:: DIRECTION ::
Set down the material exactly as given, please, from its first line through the line that includes "# z = 0 the".
════
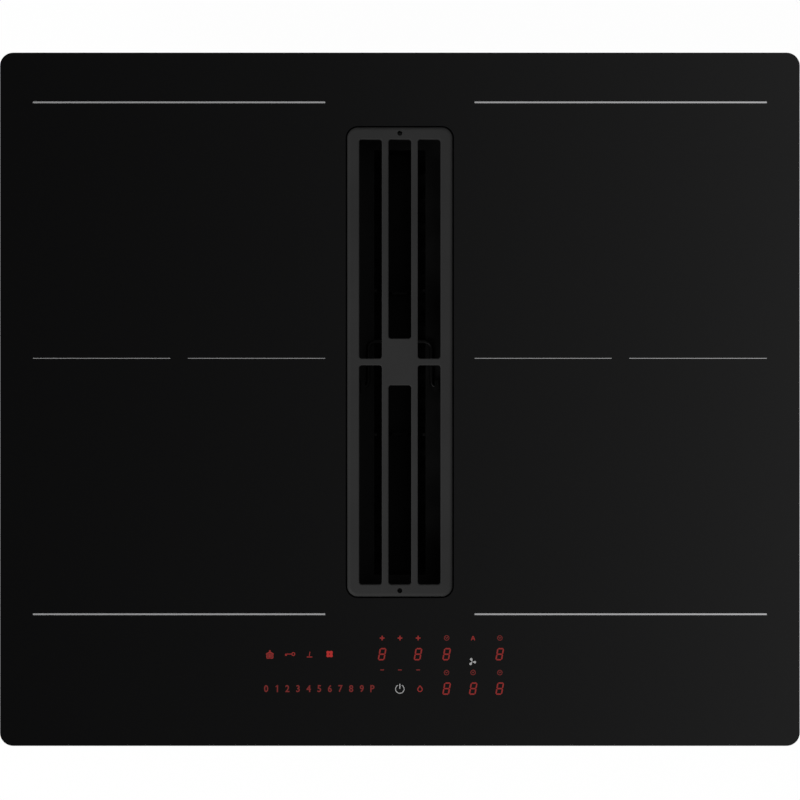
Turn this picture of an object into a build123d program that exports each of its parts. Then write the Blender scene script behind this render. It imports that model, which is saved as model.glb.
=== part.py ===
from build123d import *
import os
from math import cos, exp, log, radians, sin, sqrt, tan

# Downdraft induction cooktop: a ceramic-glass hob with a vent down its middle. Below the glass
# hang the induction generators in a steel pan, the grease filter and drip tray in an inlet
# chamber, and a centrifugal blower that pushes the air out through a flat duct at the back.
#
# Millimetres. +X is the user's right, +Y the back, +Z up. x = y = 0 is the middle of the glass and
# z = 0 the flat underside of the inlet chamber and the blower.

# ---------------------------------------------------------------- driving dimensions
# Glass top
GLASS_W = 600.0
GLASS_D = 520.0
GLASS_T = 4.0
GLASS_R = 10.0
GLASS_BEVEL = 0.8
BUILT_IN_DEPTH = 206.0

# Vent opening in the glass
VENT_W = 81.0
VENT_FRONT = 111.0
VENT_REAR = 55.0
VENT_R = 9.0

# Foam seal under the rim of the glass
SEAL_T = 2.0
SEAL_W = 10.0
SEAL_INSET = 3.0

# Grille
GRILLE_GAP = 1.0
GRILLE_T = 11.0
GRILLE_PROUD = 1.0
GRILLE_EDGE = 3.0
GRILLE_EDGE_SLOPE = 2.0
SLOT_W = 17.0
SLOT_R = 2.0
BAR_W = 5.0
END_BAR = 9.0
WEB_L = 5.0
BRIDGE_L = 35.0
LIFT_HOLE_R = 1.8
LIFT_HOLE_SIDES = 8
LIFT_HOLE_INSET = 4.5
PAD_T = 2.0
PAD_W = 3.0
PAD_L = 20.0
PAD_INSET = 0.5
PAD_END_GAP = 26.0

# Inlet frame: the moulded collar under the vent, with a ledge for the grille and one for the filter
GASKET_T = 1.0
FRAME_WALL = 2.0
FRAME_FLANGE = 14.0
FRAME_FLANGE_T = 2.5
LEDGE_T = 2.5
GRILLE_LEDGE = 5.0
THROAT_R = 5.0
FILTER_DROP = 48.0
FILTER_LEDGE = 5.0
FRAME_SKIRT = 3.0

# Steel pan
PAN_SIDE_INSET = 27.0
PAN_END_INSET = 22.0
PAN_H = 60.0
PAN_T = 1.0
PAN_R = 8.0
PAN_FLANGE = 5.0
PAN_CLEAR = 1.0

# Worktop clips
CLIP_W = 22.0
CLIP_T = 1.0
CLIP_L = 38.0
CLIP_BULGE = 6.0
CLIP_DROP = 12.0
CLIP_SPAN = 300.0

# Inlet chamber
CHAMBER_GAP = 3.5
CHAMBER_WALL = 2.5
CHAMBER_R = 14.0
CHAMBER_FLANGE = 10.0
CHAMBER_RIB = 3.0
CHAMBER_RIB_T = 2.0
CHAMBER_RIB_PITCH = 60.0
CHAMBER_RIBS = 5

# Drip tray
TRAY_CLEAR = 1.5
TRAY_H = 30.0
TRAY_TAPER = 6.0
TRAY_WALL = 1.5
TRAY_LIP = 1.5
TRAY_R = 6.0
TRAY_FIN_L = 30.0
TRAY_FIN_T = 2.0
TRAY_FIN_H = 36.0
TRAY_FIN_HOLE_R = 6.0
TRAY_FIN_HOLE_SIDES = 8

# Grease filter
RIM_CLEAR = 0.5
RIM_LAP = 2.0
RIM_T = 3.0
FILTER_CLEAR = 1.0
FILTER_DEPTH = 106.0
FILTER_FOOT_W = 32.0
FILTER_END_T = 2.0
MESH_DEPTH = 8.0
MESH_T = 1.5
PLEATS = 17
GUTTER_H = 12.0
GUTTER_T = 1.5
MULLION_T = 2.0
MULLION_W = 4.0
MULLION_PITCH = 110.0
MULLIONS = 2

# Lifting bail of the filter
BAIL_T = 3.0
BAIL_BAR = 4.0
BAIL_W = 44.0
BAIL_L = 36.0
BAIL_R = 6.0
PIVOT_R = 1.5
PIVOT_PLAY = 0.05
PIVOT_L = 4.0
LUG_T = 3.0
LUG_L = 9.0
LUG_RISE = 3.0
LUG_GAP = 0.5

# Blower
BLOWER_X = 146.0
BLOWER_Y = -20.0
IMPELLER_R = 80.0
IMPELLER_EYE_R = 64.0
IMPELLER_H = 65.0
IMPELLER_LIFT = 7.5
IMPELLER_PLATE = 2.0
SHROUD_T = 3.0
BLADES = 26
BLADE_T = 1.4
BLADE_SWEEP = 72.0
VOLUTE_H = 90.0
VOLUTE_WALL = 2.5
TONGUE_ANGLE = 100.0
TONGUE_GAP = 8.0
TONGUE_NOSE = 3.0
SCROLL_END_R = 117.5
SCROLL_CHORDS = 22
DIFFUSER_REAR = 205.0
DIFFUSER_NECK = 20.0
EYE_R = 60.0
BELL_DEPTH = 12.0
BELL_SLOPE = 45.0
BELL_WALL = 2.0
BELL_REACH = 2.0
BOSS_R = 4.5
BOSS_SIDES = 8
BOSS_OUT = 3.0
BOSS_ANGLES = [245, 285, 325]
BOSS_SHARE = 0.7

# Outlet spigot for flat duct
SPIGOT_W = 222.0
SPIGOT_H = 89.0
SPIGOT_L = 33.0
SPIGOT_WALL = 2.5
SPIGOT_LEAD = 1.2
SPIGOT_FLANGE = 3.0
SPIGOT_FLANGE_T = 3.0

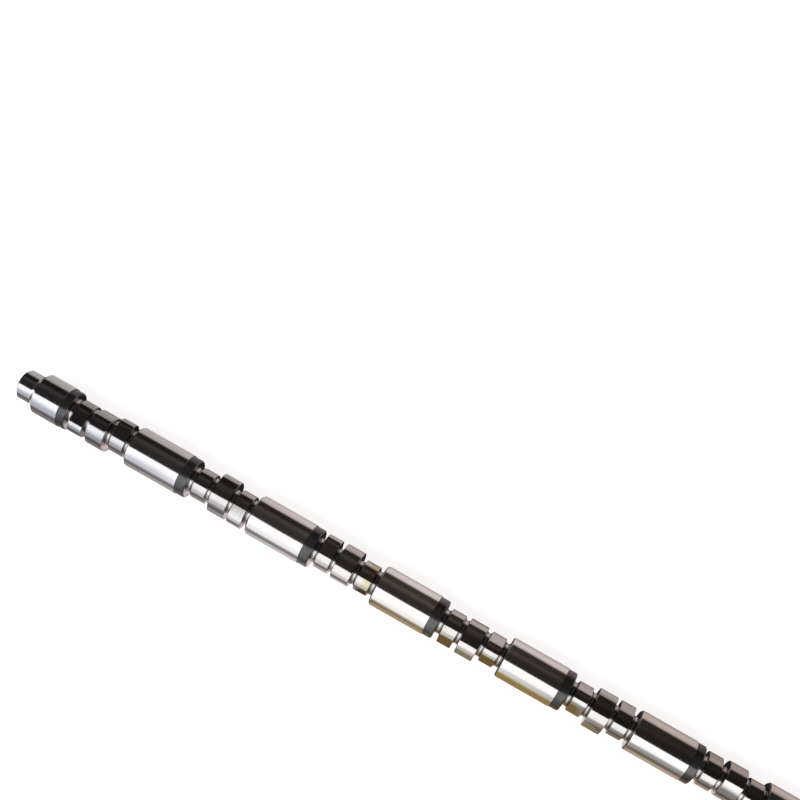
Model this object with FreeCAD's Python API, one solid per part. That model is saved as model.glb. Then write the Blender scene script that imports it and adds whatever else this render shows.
════
:: RESULT BELOW ::
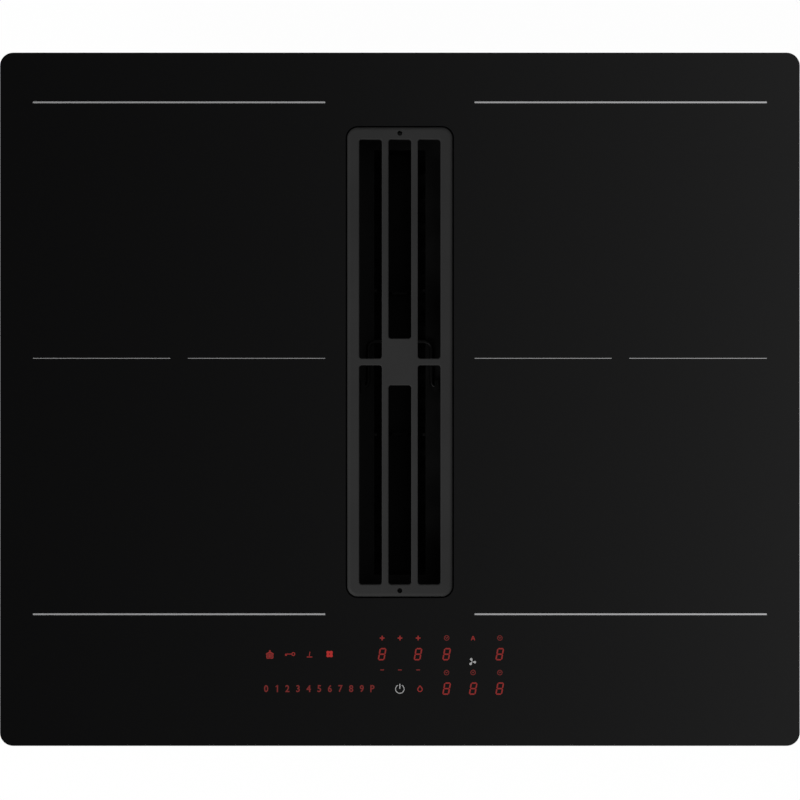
Turn this picture of an object into a build123d program that exports each of its parts. Then write the Blender scene script behind this render. It imports that model, which is saved as model.glb.
=== part.py ===
from build123d import *
import os
from math import cos, exp, log, radians, sin, sqrt, tan

# Downdraft induction cooktop: a ceramic-glass hob with a vent down its middle. Below the glass
# hang the induction generators in a steel pan, the grease filter and drip tray in an inlet
# chamber, and a centrifugal blower that pushes the air out through a flat duct at the back.
#
# Millimetres. +X is the user's right, +Y the back, +Z up. x = y = 0 is the middle of the glass and
# z = 0 the flat underside of the inlet chamber and the blower.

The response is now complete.